An example: Chestnut Trees, Pont-Aven. Here is an example of where enlightened, unbiased scholars say Renoir was truly revolutionary and avant-garde: the tumultuous, swirling activity of his painterly craft in the mid-life landscapes; the contortion and compression of space; the glossolalia of brushwork techniques; the drastic, almost monochromatic color schemes of siennas and emeralds; lemons and mints.

Dwell on this as a mindset for a bit, while gazing at one of Renoir’s landscapes (i.e. a painting where the figure is nominal) and you will begin to be reminded of his truly revolutionary place among the arc of Western painters and painting (the Australian painter Peter Doig perhaps being one of his aesthetic progeny, with the additional element of a core mysticism).

And truly, there is conflict here, in Chestnut Trees, Pont-Aven: its surface reminds me of an exercise my mother did with me when I was enthusiastic about embroidery in my early teens. It was a wood duck, stitched on a linen-like material, each part of its elaborate anatomy stitched in an intricate and different needling technique – adding up to an ordering of disorders; a gathering of idiosyncrasies; a convention of unconventionalities. In the painting, there’s hatching, dry-brush, outline; there is pentimenti, sgrafitto, impasto; Matissean coloring-book like fillings-in; piles and stacks of color, and strata of space, land, tree and sky. Renoir was seemingly doing everything in his power to keep up with the tableau constantly shifting in front of him; none of his arsenal was left untouched. To get a sense of the difficulty of this for a painter, think of a breezy day in sunny June. What more complex interplay of light and shadow; layering and movement can one imagine?

Lest we get lost in this maelstrom, one lone, skinny tree reminds us that we are in the land of Cezanne – a hot, dusty, rocky and bright terrain. Perhaps the heat was getting to Renoir while he painted this gem, much like the sun to Meursault in Camus’s The Stranger, and that is what made all the glowing difference. Verity was more often found for Renoir while outside, rather than inside, and in this way he showed himself to be, at least in the glossy-leaved fullness of his middle life, at his heart an impressionist...and therefore, a revolutionary.


Art Thoughts, Week 8 -- Rouault & Symbols

(Please note: as usual, the above image - this time by Rouault - is not the actual piece I'm discussing...but it does - as might be expected - exhibit similar qualities to the one I'm talking about. Of course, visiting the Barnes Foundation would be best...)

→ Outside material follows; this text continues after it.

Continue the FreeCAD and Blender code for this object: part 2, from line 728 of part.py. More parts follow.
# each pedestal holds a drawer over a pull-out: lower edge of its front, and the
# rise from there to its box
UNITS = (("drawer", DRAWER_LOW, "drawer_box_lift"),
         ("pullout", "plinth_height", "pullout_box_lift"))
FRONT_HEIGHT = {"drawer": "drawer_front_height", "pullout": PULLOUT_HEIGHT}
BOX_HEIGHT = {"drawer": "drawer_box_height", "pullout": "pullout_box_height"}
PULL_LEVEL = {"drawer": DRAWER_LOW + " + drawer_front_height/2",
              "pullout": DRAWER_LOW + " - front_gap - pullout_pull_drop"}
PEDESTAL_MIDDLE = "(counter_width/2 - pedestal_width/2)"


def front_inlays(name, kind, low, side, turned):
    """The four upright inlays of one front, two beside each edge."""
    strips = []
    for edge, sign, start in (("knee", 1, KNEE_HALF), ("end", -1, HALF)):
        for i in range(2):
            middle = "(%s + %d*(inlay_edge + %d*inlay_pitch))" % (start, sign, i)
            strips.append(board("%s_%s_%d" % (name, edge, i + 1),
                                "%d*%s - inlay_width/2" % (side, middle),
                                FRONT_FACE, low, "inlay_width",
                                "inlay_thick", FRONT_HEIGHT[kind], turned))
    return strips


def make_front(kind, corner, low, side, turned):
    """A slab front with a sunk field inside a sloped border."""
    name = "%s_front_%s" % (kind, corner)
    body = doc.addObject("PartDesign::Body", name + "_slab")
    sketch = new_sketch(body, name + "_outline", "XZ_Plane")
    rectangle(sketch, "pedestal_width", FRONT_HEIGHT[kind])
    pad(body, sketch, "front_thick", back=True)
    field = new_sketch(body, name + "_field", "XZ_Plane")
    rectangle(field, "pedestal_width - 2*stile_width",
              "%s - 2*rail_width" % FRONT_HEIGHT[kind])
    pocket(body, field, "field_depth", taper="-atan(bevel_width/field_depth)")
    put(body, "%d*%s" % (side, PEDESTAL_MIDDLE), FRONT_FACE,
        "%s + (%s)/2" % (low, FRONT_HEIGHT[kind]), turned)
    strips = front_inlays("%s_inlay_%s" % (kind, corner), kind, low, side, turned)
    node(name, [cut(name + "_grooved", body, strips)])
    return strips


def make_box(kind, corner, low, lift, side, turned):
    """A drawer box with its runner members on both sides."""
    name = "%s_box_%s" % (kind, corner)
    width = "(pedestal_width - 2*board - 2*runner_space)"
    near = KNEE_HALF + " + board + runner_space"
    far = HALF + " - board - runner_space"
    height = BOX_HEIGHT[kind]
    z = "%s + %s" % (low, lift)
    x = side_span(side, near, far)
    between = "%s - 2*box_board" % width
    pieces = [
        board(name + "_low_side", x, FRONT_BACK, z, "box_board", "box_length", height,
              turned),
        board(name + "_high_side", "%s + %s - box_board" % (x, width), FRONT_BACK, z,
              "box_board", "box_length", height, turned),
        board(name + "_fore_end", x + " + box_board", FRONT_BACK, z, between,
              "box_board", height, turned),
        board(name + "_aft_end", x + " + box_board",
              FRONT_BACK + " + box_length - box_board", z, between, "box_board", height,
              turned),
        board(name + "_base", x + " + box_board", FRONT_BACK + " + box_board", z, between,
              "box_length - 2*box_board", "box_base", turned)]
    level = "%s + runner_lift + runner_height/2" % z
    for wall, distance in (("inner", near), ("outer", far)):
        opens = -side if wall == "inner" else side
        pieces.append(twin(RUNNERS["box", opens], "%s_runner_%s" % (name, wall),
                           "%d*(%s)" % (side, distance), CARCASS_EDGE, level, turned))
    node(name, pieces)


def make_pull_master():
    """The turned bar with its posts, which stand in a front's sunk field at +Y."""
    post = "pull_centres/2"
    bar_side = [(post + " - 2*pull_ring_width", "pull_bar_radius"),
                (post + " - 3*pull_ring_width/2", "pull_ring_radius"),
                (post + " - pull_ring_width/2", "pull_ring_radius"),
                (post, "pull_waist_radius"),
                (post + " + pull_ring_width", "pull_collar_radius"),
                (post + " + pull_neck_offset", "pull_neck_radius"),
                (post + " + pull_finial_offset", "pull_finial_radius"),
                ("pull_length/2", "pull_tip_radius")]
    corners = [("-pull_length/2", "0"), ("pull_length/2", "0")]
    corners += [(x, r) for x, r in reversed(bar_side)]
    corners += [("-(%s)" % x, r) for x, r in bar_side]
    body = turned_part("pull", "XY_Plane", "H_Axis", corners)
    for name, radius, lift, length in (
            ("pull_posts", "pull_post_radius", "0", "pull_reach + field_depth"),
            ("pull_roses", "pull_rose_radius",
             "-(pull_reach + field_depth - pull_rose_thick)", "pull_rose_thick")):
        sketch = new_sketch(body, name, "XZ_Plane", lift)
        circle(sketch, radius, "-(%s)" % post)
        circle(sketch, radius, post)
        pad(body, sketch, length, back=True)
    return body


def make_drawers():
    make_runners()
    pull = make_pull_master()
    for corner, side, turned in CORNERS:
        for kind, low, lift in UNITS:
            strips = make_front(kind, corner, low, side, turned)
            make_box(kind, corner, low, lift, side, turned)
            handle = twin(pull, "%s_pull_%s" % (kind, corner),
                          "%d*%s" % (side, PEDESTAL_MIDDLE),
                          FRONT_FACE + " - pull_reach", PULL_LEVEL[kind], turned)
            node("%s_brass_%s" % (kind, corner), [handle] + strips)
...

Acrobat with Two Dogs (Clown), Georges Rouault, French, 1871—1958, 1922, oil on canvas, BF 883.

Interesting, isn’t it, how one artist – even one work by that artist – can evoke two absolutely different, even opposing, sensations? Many paintings by Rouault do this to me. The particular characteristic of his paintings looking like stained glass is often repeated, but valid. (This is usually attributed to his having been apprenticed to a stained glass workshop). To me, though, there is much more depth in his paintings than stained glass could ever achieve; it’s more like looking at a grizzled stone wall through stained glass. And that’s the other sensation I get when I look at Rouault’s work, that of stone: of time immemorial; of hewed roughness; of generation upon generation of lichens growing upon each other.

Interestingly enough, yet another feature which popped into my head while looking at Acrobat with Two Dogs (Clown), is related to the two aforementioned, and that is its iconic quality. And this shouldn’t really be a surprise after one knows that Rouault was a life-long devotee to traditional – and not so traditional – spiritual paths. The acrobat in question in this Foundation painting has what might be a rather aquiline nose. Outlined in black as it is, it relates well to many facial features of traditional icons, which tend to be elongated, contemplative and solemn. Of course, something else which accentuates the iconic look of the figure is the paint layering mentioned before. Icons tend to have the cachet of age and wear; here the paint is obviously “piled up” – red on top of blue, on top of green, on top of brown, etcetera; each peeking through enough so that the combined effect is very stone-like. Of course, most stones are not flat, and neither is the surface of this painting: within the dark outlines of the acrobat’s features and limbs, this “piling up” of paint builds up quite an impasto, lending even more to the feel of stone masonry. In this way, Rouault’s painting reminds me somewhat of work by Tobi Kahn; a Jewish-American artist who paints mostly land- and sky-inspired abstractions. One distinct feature of his painting style though, is how the borders between his colors and shapes are very concretely preserved, and between them the paint is gathered together, so to speak, lending an almost lunar, undulating permanency to the painting’s surface. The borders become valleys; the colors and shapes are gently-swelling hills. And in their own way, Kahn’s works are also iconic and spiritual, but by way of a different route: he names his paintings with faux-Hebrew words – that are, incidentally, utterly convincing to non-Hebraic eyes. Rouault on the other hand, using humanity as his subject as he did, portrays this spirituality as a fleshly struggle within life. This acrobat becomes a symbol of the human animal’s obstinacy and sometimes silly resoluteness.

And, we might well ask, why an acrobat? Well, what is an acrobat except someone who routinely defies conventionality, even the serious “conventions” of gravity and safety? Here is a person who stands, arms akimbo, in the face of the drudgery and, at times, yawning vacuity of life; an entertaining warrior fighting for us all. And the discipline of acrobatics themselves are a symbol of that same flinty resolve to make life the best that we might…by pushing the envelope of the existence that is handed to us when we each arrive; by giving us the excuse to cross boundaries, laugh at ourselves and each other while doing it, and discover a strange grace in the whole mix.